Requirements:
Please set down exactly the lines of the listing below from the line containing "below its rods" through the line containing "bpy.data.objects.remove(obj)", both lines included, leaving out all other lines.

Data excerpt:
● ● ● ● ● ● ●

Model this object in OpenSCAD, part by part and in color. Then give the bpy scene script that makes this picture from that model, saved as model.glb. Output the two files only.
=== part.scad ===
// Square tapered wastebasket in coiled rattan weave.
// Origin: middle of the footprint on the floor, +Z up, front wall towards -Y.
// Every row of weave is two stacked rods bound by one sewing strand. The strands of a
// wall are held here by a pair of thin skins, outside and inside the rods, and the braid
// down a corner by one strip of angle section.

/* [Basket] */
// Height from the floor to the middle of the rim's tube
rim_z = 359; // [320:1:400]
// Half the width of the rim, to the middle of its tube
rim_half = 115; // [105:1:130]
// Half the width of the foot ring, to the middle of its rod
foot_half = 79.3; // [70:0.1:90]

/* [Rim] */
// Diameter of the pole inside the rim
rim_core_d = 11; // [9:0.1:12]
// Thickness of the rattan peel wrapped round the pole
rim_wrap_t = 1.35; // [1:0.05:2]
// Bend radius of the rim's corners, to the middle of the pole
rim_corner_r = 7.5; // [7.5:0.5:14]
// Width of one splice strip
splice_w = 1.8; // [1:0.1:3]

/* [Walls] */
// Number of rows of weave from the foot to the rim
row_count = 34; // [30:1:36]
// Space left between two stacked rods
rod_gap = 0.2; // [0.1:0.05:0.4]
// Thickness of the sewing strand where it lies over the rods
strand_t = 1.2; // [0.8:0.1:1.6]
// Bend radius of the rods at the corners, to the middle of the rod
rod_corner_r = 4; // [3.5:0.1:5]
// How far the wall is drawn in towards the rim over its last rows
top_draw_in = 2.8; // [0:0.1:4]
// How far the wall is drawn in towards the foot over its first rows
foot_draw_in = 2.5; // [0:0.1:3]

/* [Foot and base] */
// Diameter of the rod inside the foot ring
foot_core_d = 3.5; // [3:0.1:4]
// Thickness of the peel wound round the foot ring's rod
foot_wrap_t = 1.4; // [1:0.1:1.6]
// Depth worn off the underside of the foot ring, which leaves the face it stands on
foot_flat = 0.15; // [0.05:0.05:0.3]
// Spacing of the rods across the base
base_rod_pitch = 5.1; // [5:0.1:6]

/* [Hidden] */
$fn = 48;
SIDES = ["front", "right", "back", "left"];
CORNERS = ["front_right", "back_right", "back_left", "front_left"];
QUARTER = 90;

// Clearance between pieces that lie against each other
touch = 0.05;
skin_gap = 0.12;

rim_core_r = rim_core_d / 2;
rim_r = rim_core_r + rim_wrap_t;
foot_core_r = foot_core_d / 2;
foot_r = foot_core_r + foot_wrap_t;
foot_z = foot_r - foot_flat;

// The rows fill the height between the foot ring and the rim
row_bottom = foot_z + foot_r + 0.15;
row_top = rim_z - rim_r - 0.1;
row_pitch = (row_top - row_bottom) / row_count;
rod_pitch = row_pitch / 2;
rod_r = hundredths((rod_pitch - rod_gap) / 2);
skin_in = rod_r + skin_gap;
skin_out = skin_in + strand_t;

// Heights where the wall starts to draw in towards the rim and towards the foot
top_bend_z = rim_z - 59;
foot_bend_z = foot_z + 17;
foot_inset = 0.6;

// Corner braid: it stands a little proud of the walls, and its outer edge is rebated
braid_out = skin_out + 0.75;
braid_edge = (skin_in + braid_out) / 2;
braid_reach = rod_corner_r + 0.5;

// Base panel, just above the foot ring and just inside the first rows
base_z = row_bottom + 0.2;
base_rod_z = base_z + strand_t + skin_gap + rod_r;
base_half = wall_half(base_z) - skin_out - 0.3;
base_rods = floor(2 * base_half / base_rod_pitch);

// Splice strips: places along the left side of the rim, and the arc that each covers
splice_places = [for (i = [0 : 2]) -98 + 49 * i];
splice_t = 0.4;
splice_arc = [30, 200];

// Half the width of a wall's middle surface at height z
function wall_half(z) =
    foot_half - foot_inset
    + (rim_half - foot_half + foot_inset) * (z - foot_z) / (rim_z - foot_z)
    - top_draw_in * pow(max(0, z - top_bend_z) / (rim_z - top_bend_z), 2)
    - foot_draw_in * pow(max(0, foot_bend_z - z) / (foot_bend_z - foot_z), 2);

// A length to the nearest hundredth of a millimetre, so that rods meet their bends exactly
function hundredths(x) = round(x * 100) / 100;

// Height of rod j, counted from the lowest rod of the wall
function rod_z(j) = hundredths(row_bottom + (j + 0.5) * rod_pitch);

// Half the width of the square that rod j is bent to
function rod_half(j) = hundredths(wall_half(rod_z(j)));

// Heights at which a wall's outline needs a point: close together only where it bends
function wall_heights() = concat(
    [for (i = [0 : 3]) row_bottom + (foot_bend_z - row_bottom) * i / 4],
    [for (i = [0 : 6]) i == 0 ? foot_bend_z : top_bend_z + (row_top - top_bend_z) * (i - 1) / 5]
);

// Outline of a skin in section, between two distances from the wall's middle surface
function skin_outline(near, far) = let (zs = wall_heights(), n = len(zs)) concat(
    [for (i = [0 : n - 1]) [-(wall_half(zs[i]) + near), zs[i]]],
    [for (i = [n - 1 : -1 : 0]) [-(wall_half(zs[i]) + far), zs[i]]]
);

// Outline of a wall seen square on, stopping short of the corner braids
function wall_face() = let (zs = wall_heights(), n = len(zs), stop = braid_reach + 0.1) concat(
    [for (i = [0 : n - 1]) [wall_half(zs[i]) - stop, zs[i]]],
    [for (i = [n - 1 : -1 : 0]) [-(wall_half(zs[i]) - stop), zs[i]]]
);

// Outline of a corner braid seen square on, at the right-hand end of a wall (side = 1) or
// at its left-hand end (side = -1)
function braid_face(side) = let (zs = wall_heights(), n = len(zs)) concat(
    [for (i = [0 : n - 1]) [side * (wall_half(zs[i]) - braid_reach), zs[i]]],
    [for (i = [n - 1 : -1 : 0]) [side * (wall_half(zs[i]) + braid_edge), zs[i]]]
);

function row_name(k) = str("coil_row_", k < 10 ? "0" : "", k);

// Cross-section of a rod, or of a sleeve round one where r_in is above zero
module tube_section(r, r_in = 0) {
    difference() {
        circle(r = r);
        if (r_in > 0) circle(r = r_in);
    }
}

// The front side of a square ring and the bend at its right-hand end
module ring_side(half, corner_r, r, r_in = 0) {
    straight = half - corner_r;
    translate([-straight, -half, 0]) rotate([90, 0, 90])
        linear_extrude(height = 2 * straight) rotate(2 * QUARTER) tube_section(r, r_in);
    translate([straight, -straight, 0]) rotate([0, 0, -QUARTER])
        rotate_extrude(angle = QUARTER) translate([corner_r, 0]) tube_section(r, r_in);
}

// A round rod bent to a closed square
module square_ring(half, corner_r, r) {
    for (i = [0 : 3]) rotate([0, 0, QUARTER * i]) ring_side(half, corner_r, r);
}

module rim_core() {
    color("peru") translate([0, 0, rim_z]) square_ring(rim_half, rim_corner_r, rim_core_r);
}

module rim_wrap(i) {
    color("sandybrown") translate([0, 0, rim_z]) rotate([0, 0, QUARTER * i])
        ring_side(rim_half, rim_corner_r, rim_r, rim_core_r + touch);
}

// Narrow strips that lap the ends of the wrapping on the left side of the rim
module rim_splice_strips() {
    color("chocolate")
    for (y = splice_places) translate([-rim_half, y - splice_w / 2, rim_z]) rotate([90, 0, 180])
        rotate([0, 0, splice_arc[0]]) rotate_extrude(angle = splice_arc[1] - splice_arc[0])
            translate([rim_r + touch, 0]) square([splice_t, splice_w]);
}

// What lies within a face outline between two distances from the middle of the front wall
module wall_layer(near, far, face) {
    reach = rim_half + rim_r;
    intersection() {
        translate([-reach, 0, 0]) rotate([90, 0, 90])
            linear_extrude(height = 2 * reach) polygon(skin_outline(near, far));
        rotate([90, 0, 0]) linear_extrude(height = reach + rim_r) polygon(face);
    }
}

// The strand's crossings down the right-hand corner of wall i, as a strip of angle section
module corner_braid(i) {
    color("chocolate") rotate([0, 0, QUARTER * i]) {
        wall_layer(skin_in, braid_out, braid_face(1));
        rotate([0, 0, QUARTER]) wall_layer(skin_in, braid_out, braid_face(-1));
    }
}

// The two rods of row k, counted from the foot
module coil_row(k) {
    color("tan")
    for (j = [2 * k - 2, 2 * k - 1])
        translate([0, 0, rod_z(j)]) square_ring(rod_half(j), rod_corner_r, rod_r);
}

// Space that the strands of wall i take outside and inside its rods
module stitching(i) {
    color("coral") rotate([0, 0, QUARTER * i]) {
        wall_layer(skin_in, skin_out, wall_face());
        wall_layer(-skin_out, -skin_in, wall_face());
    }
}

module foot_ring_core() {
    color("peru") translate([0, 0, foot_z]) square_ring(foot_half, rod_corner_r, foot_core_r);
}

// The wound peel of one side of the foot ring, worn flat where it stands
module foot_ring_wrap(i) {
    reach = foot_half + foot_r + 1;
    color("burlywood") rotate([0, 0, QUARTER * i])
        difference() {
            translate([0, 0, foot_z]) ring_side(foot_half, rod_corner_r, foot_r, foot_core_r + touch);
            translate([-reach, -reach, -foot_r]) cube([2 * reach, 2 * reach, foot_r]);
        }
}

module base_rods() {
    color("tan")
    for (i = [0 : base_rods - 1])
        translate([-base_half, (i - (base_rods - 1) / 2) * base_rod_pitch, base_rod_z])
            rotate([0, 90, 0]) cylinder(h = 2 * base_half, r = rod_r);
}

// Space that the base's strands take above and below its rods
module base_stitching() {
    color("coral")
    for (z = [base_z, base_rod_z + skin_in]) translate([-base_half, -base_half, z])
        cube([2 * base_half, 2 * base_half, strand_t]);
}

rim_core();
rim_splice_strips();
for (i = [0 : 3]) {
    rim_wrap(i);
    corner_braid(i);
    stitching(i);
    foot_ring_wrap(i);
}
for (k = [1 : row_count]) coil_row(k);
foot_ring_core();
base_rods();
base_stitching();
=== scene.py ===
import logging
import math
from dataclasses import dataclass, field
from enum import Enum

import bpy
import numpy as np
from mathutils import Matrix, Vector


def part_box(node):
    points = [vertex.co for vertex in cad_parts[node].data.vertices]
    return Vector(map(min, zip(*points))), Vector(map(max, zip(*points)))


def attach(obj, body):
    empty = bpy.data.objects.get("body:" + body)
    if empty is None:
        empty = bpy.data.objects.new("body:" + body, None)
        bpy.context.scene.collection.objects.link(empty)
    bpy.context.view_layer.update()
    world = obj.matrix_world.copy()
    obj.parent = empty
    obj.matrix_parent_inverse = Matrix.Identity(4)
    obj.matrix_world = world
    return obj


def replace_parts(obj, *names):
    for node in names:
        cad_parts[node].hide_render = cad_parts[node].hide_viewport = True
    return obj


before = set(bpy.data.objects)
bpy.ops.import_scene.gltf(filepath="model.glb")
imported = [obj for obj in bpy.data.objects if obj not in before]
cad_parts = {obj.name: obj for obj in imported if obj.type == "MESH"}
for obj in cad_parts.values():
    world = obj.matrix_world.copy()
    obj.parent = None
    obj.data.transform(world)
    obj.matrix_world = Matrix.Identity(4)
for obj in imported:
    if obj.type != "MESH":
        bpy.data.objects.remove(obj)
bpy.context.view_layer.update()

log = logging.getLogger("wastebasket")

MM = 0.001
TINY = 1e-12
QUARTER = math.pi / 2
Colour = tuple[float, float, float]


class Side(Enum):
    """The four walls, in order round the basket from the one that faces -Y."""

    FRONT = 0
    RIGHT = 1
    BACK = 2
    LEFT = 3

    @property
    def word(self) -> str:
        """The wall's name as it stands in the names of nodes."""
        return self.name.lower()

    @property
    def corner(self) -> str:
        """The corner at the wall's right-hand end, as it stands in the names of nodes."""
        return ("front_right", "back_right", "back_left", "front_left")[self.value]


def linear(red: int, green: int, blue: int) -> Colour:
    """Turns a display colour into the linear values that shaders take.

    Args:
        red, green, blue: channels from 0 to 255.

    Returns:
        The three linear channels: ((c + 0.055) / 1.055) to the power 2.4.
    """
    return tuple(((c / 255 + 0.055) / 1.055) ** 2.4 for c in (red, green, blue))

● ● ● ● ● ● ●

Task output:
// Space that the base's strands take above and below its rods
module base_stitching() {
    color("coral")
    for (z = [base_z, base_rod_z + skin_in]) translate([-base_half, -base_half, z])
        cube([2 * base_half, 2 * base_half, strand_t]);
}

rim_core();
rim_splice_strips();
for (i = [0 : 3]) {
    rim_wrap(i);
    corner_braid(i);
    stitching(i);
    foot_ring_wrap(i);
}
for (k = [1 : row_count]) coil_row(k);
foot_ring_core();
base_rods();
base_stitching();
=== scene.py ===
import logging
import math
from dataclasses import dataclass, field
from enum import Enum

import bpy
import numpy as np
from mathutils import Matrix, Vector


def part_box(node):
    points = [vertex.co for vertex in cad_parts[node].data.vertices]
    return Vector(map(min, zip(*points))), Vector(map(max, zip(*points)))


def attach(obj, body):
    empty = bpy.data.objects.get("body:" + body)
    if empty is None:
        empty = bpy.data.objects.new("body:" + body, None)
        bpy.context.scene.collection.objects.link(empty)
    bpy.context.view_layer.update()
    world = obj.matrix_world.copy()
    obj.parent = empty
    obj.matrix_parent_inverse = Matrix.Identity(4)
    obj.matrix_world = world
    return obj


def replace_parts(obj, *names):
    for node in names:
        cad_parts[node].hide_render = cad_parts[node].hide_viewport = True
    return obj


before = set(bpy.data.objects)
bpy.ops.import_scene.gltf(filepath="model.glb")
imported = [obj for obj in bpy.data.objects if obj not in before]
cad_parts = {obj.name: obj for obj in imported if obj.type == "MESH"}
for obj in cad_parts.values():
    world = obj.matrix_world.copy()
    obj.parent = None
    obj.data.transform(world)
    obj.matrix_world = Matrix.Identity(4)
for obj in imported:
    if obj.type != "MESH":
        bpy.data.objects.remove(obj)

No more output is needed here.